━━━ DATASET SECTION

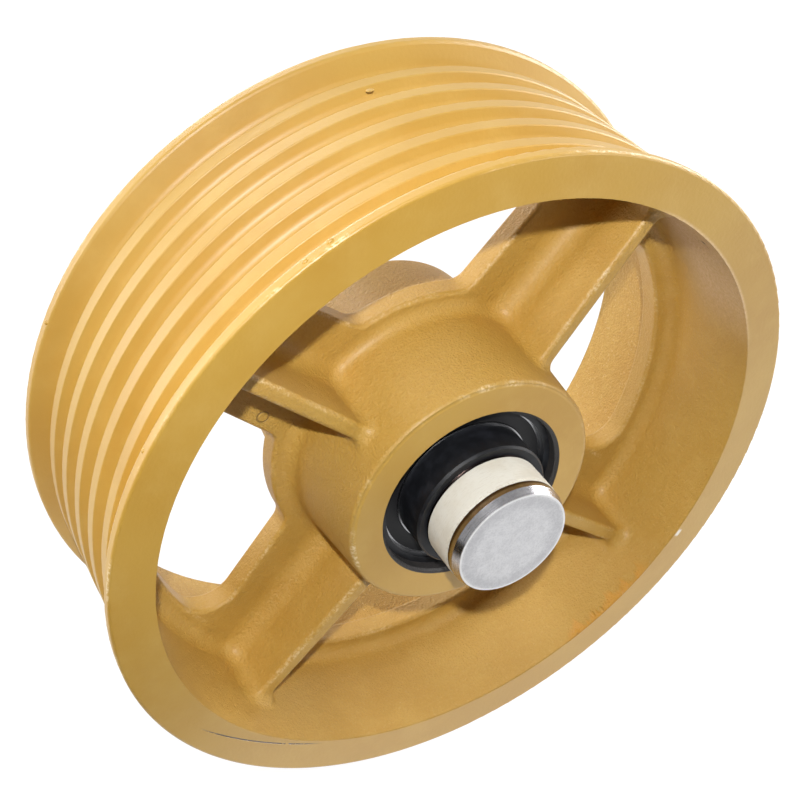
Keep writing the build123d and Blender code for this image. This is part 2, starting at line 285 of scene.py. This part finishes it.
def degreesAround(m):
    # the angle about the axle, from +X towards +Z, in degrees
    return m.z.angle(m.x) * (180 / math.pi)


def castEdges(m):
    # strips along the ribs' tops and the windows' rounded rims, where the paint is thin and a pale painted highlight
    # is laid
    w, strip = wheel, edgeStrips
    across = (m.x.size() - m.z.size()).size() * math.sqrt(0.5)
    along = (m.x.size() + m.z.size()) * math.sqrt(0.5)
    ribTop = (along - w["hubRadius"]) * w["ribTopSlope"] + w["ribTopAtHub"]
    onTop = (m.y - ribTop).rise(0.0030, 0.0012) * near(across, w["ribHalfTop"] - 0.0006, strip["ribReach"])
    onTop = onTop * between(m.radius, *strip["ribRadii"])
    spokeSide = w["spokeHalfAtHub"] - (along - w["windowInside"]) * w["spokeNarrowing"]
    side = near(across, spokeSide, strip["sideReach"]) * between(m.radius, *strip["sideRadii"])
    outer = near(m.radius, w["windowOutside"], strip["arcReach"])
    inner = near(m.radius, w["windowInside"], strip["arcReach"])
    arcs = outer.most(inner) * (across - spokeSide).rise(0.004, 0.007) * strip["arcShare"]
    return onTop.most(side.most(arcs) * near(m.y, w["webFront"], strip["levelReach"]))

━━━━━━

### [TASK BRIEF]
Write the listing out again, exactly as shown above.

### [FINISHED TASK]
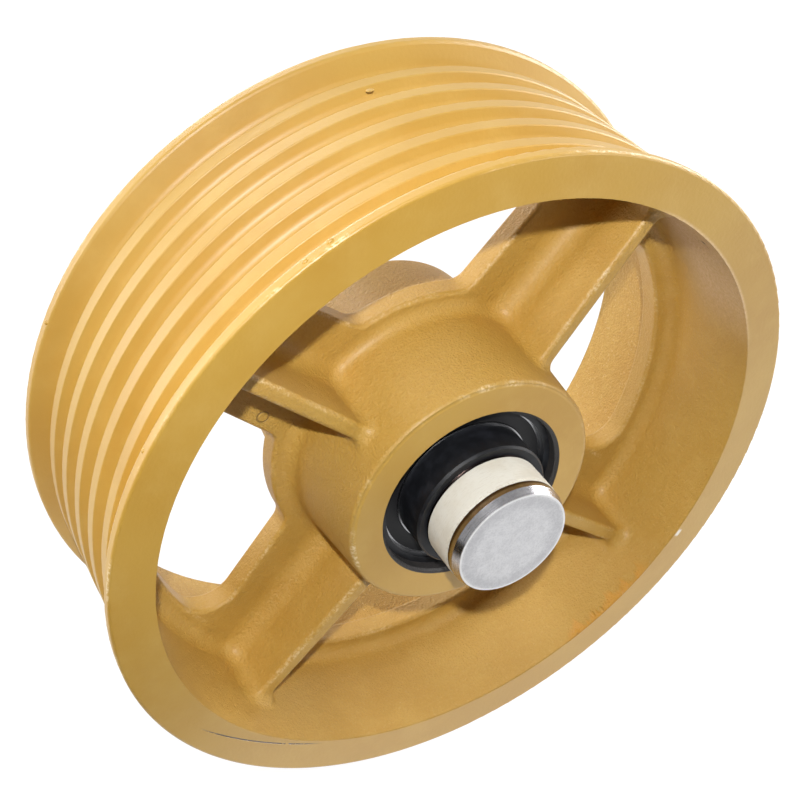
Keep writing the build123d and Blender code for this image. This is part 2, starting at line 285 of scene.py. This part finishes it.
def degreesAround(m):
    # the angle about the axle, from +X towards +Z, in degrees
    return m.z.angle(m.x) * (180 / math.pi)


def castEdges(m):
    # strips along the ribs' tops and the windows' rounded rims, where the paint is thin and a pale painted highlight
    # is laid
    w, strip = wheel, edgeStrips
    across = (m.x.size() - m.z.size()).size() * math.sqrt(0.5)
    along = (m.x.size() + m.z.size()) * math.sqrt(0.5)
    ribTop = (along - w["hubRadius"]) * w["ribTopSlope"] + w["ribTopAtHub"]
    onTop = (m.y - ribTop).rise(0.0030, 0.0012) * near(across, w["ribHalfTop"] - 0.0006, strip["ribReach"])
    onTop = onTop * between(m.radius, *strip["ribRadii"])
    spokeSide = w["spokeHalfAtHub"] - (along - w["windowInside"]) * w["spokeNarrowing"]
    side = near(across, spokeSide, strip["sideReach"]) * between(m.radius, *strip["sideRadii"])
    outer = near(m.radius, w["windowOutside"], strip["arcReach"])
    inner = near(m.radius, w["windowInside"], strip["arcReach"])
    arcs = outer.most(inner) * (across - spokeSide).rise(0.004, 0.007) * strip["arcShare"]
    return onTop.most(side.most(arcs) * near(m.y, w["webFront"], strip["levelReach"]))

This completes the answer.